At the deliberative session, Frost supported the budget put forward by the Selectboard and Budget Committee. Frost said he is “not aligned” with the Free Staters in town and understands why more people didn’t show up for deliberative session.

“A lot of people don’t want to be there because it can be a hostile environment, and that’s one of the things that the town has to work on,” he said.

Olson, an information-technology professional, serves on the board of the New Hampshire Liberty Alliance. He has lived in Grafton since 2008 and has staged two unsuccessful bids for state representative. He could not be reached for comment.

So why are there so many contested races this year in Grafton?

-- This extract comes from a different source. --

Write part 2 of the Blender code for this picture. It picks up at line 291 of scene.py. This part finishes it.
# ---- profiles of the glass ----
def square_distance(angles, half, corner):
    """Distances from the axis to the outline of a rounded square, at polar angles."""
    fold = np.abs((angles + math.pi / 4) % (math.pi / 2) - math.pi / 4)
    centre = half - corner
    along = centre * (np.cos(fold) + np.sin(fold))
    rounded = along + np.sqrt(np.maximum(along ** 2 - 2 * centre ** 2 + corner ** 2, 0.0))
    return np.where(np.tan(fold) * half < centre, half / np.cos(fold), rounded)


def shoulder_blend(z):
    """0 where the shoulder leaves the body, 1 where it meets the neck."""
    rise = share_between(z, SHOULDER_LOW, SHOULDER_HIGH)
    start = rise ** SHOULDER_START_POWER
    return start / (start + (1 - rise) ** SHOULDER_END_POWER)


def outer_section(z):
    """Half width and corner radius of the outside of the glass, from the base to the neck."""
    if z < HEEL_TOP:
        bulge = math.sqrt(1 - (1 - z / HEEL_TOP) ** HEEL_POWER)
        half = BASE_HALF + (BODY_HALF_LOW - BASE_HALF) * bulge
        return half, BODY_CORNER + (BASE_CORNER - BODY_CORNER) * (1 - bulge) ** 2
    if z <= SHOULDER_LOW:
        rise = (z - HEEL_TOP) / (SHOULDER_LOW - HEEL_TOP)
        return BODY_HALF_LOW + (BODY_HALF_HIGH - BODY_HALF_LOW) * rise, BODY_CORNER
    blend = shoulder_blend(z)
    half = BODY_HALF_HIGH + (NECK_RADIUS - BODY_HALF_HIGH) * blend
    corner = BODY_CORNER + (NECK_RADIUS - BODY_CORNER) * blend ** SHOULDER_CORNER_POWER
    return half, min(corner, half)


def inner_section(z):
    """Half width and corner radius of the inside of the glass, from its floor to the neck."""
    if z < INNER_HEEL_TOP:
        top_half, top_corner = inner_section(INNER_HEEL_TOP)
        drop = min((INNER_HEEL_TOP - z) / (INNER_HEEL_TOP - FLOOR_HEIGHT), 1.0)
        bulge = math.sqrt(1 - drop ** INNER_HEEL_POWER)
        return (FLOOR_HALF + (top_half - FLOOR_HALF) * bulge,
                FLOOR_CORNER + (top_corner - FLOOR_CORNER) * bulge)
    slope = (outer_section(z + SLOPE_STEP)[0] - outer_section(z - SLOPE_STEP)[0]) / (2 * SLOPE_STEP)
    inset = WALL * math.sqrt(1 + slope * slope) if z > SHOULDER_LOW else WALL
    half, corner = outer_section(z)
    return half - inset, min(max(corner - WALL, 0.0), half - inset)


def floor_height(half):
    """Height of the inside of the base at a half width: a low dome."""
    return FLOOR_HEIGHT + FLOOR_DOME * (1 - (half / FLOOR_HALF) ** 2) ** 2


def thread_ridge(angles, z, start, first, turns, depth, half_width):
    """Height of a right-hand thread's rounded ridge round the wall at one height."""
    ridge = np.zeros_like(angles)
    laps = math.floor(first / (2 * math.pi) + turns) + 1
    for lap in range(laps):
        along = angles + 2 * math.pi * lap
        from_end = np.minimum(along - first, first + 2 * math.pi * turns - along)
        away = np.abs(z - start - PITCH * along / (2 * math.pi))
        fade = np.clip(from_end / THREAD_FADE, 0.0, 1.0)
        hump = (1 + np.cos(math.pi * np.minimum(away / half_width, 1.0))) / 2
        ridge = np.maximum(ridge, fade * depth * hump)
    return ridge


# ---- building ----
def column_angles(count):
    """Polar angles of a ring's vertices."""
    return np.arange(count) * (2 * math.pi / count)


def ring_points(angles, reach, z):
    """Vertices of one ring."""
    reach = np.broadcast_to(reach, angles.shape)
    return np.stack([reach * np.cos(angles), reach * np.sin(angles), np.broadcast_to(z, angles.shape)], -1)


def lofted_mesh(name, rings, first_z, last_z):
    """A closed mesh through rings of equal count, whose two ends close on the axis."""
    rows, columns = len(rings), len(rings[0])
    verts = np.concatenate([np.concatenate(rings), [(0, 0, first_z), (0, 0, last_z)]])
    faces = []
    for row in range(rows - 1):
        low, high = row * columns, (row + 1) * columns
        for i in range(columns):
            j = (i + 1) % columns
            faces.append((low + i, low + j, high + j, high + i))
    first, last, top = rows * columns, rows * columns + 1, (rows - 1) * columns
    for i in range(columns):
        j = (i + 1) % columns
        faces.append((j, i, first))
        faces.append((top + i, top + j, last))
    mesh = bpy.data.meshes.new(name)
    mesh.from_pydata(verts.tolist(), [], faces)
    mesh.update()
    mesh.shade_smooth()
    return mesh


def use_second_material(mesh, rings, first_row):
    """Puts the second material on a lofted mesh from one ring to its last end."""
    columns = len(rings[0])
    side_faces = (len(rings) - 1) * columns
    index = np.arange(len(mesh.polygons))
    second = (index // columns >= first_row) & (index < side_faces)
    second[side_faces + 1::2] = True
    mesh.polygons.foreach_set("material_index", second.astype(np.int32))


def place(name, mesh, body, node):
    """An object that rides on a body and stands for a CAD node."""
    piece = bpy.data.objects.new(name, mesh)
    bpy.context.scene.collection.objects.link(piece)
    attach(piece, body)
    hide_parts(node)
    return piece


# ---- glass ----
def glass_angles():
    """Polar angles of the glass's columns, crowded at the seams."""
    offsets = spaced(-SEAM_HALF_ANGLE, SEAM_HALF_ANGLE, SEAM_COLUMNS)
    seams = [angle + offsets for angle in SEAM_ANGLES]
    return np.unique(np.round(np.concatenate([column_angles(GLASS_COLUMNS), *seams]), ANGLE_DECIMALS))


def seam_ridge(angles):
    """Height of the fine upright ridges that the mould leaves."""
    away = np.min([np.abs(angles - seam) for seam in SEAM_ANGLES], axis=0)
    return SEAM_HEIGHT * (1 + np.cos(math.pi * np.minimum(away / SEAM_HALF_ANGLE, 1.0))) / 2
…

“Part of this is folks who have recently moved into town are trying to get into positions of authority,” Rienzo said. “They have every right to run, and we have every right to vote against them.”

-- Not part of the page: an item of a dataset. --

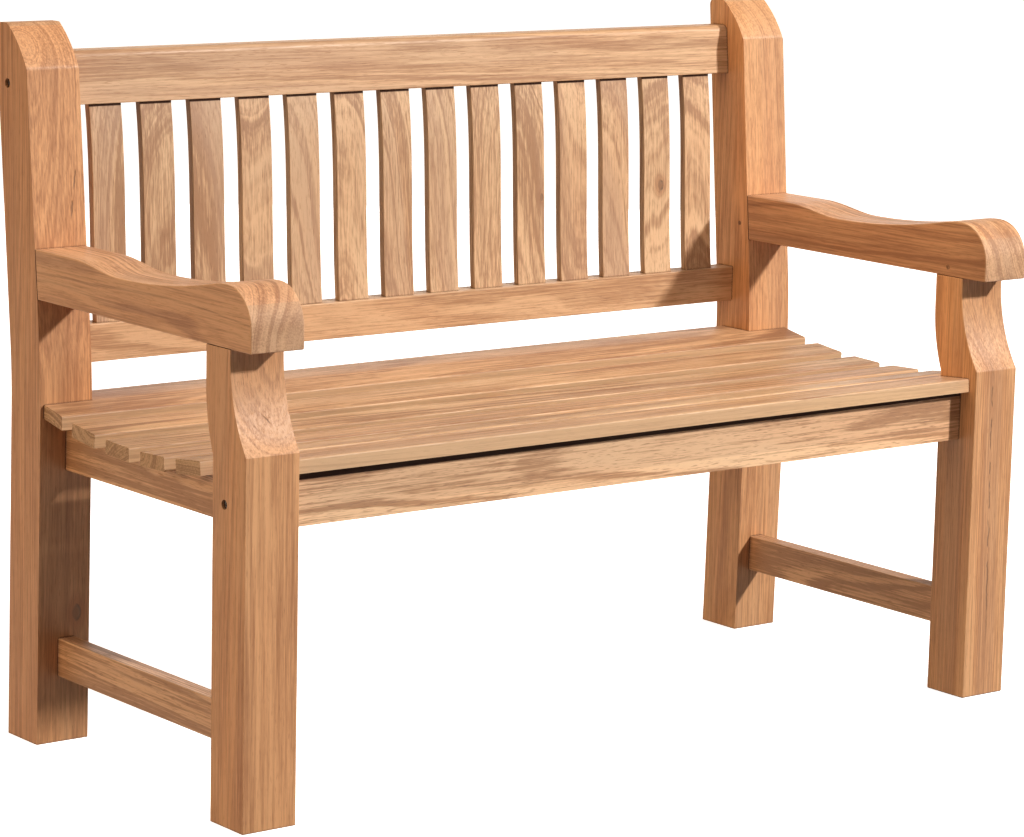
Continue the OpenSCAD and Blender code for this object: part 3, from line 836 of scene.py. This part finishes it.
def area_light(name, place, size, power, colour=WHITE):
    """A square lamp at place that faces the bench."""
    data = bpy.data.lights.new(name, "AREA")
    data.size = size
    data.energy = power
    data.color = colour
    lamp = bpy.data.objects.new(name, data)
    lamp.location = place
    lamp.rotation_euler = (Vector(place) - MIDDLE).to_track_quat("Z", "Y").to_euler()
    bpy.context.scene.collection.objects.link(lamp)
    return lamp


def group_of(name, pieces, state="INCLUDE"):
    """A collection that tells a lamp which pieces it lights or is blocked by."""
    made = bpy.data.collections.new(name)
    for piece in pieces:
        made.objects.link(piece)
    for entry in made.collection_objects:
        entry.light_linking.link_state = state
    return made


def light_only(lamp, pieces):
    """Makes a lamp light some pieces, which alone cast its shadows."""
    lamp.light_linking.receiver_collection = group_of(lamp.name + "_lights", pieces)
    lamp.light_linking.blocker_collection = group_of(lamp.name + "_blockers", pieces)


def make_lights():
    """A small key lamp from the front right, and wide fills. The arms cast no shadow on the seat."""
    seat = [piece for node, piece in WOOD.items() if node.startswith("seat_slat")]
    right_end = [WOOD[node] for node in ("leg_front_right", "leg_back_right", "stretcher_right")]
    key = area_light("key", KEY_PLACE, KEY_SIZE, 425)
    key.light_linking.receiver_collection = group_of("not_the_seat", seat, "EXCLUDE")
    light_only(area_light("seat_key", KEY_PLACE, KEY_SIZE, 415), seat)
    area_light("fill_left", (-8, 0.6, 1.9), 4.5, 290, GLOW)
    area_light("fill_top", (0, -0.5, 3.5), 3.0, 36)
    area_light("fill_front", (-1, -4.5, 1.6), 2.5, 5)
    light_only(area_light("bounce", (-3, 0.2, 0.6), 2.0, 24, GLOW), right_end)
    area_light("sheen", (2.8, 4.2, 1.5), 3.0, 40, SKY)


def make_camera():
    """The camera of the photograph: a long lens, low on the left of the front."""
    level = math.cos(RISE)
    back = Vector((math.sin(AZIMUTH) * level, -math.cos(AZIMUTH) * level, math.sin(RISE)))
    right = Vector((math.cos(AZIMUTH), math.sin(AZIMUTH), 0))
    up = back.cross(right)
    tilted = right * math.cos(ROLL) + up * math.sin(ROLL)
    upright = up * math.cos(ROLL) - right * math.sin(ROLL)
    data = bpy.data.cameras.new("camera")
    data.sensor_width = SENSOR
    data.lens = LENS
    camera = bpy.data.objects.new("camera", data)
    turn = Matrix((tilted, upright, back)).transposed().to_4x4()
    camera.matrix_world = Matrix.Translation(CAMERA_PLACE) @ turn
    bpy.context.scene.collection.objects.link(camera)
    bpy.context.scene.camera = camera


def make_world():
    """Soft warm light from above, dim from below, before a white backdrop."""
    world = bpy.data.worlds.new("studio")
    world.use_nodes = True
    t = Tree(world.node_tree)
    height = t.split(t.node("ShaderNodeTexCoord").outputs["Generated"])[2]
    light = t.mix(t.spread(height, -0.2, 0.7), FROM_BELOW, FROM_ABOVE)
    light = t.mix(t.node("ShaderNodeLightPath").outputs["Is Camera Ray"], light, (1, 1, 1, 1))
    t.feed(world.node_tree.nodes["Background"].inputs["Color"], light)
    bpy.context.scene.world = world


make_floor()
make_world()
make_lights()
make_camera()
bpy.context.scene.view_settings.view_transform = "Standard"
bpy.context.scene.view_settings.gamma = VIEW_GAMMA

Jim Kenyon can be reached at jim.kenyon@valley.net.

2 Comments

  1. It should be noted that the previous year’s expenditures included a lot of state grant money for bridge repairs. The budget proposed by the selectboard and budget committee, this year, does not include that, and yet it was numerically-similar. So the claim that there was only a “1.5% increase” is disingenuous. The budget would have represented a 10-20% (conservatively – some have estimated 25% or more) increase in property taxes.

  2. I’ll also note that the only “hostile” behavior was by the big-government types. The moderator actually had to threaten to have a couple of they ejected from the meeting, and she likes big government, so she was threatening to eject her political /allies/, because of how ridiculous their behavior was.

    The only time I can recall any liberty supporter getting at all heated, was when he was disagreeing with another liberty supporter, and even that was mild.